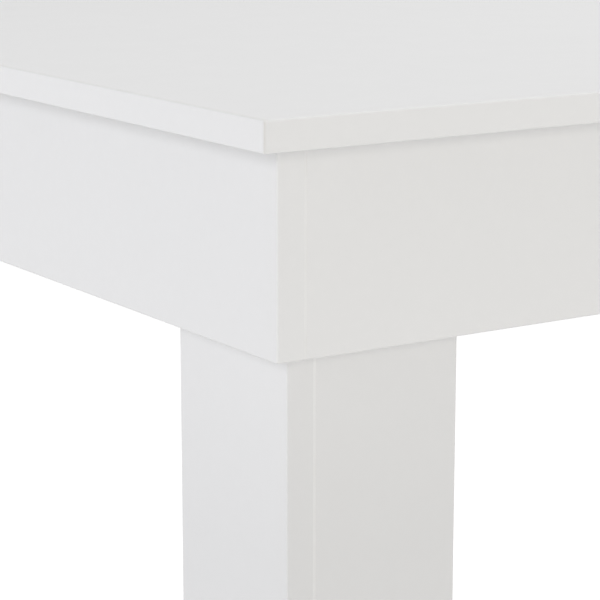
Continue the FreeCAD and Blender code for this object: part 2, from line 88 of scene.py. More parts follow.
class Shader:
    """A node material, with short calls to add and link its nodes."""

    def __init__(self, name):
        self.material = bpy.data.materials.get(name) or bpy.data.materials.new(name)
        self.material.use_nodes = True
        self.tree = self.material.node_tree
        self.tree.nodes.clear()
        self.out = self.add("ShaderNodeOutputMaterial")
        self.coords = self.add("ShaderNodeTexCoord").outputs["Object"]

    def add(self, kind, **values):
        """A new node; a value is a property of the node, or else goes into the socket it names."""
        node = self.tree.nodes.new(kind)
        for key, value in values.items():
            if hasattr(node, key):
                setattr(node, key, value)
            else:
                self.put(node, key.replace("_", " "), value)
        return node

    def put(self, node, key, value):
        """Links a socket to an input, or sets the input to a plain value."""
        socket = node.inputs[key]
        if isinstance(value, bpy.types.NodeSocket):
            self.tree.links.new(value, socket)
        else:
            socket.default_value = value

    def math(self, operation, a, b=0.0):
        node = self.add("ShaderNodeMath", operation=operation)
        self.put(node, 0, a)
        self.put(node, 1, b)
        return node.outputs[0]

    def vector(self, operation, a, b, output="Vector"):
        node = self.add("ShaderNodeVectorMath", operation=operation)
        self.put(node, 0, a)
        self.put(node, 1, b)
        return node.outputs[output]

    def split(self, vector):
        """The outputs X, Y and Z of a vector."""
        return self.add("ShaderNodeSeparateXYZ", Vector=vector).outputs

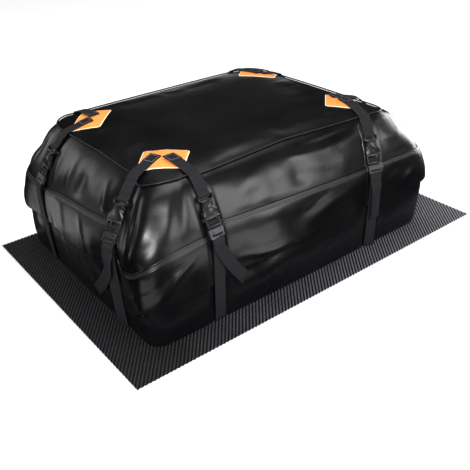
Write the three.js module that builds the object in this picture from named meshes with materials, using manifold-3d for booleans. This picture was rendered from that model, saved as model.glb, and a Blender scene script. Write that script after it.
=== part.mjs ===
==========
Please restate the whole listing word for word.

**Finished exercise**
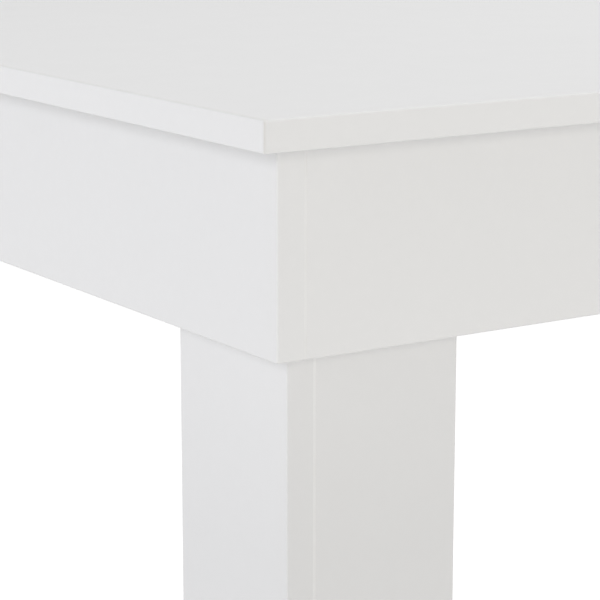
Continue the FreeCAD and Blender code for this object: part 2, from line 88 of scene.py. More parts follow.
class Shader:
    """A node material, with short calls to add and link its nodes."""

    def __init__(self, name):
        self.material = bpy.data.materials.get(name) or bpy.data.materials.new(name)
        self.material.use_nodes = True
        self.tree = self.material.node_tree
        self.tree.nodes.clear()
        self.out = self.add("ShaderNodeOutputMaterial")
        self.coords = self.add("ShaderNodeTexCoord").outputs["Object"]

    def add(self, kind, **values):
        """A new node; a value is a property of the node, or else goes into the socket it names."""
        node = self.tree.nodes.new(kind)
        for key, value in values.items():
            if hasattr(node, key):
                setattr(node, key, value)
            else:
                self.put(node, key.replace("_", " "), value)
        return node

    def put(self, node, key, value):
        """Links a socket to an input, or sets the input to a plain value."""
        socket = node.inputs[key]
        if isinstance(value, bpy.types.NodeSocket):
            self.tree.links.new(value, socket)
        else:
            socket.default_value = value

    def math(self, operation, a, b=0.0):
        node = self.add("ShaderNodeMath", operation=operation)
        self.put(node, 0, a)
        self.put(node, 1, b)
        return node.outputs[0]

    def vector(self, operation, a, b, output="Vector"):
        node = self.add("ShaderNodeVectorMath", operation=operation)
        self.put(node, 0, a)
        self.put(node, 1, b)
        return node.outputs[output]

    def split(self, vector):
        """The outputs X, Y and Z of a vector."""
        return self.add("ShaderNodeSeparateXYZ", Vector=vector).outputs

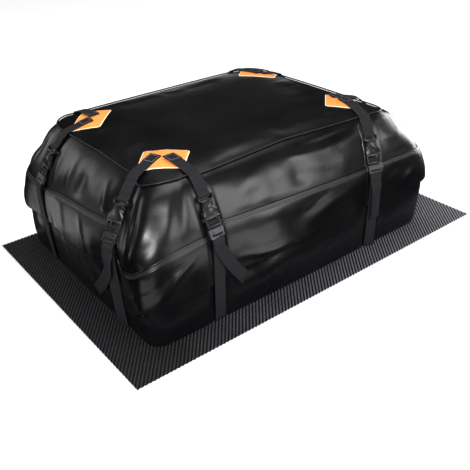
Write the three.js module that builds the object in this picture from named meshes with materials, using manifold-3d for booleans. This picture was rendered from that model, saved as model.glb, and a Blender scene script. Write that script after it.
=== part.mjs ===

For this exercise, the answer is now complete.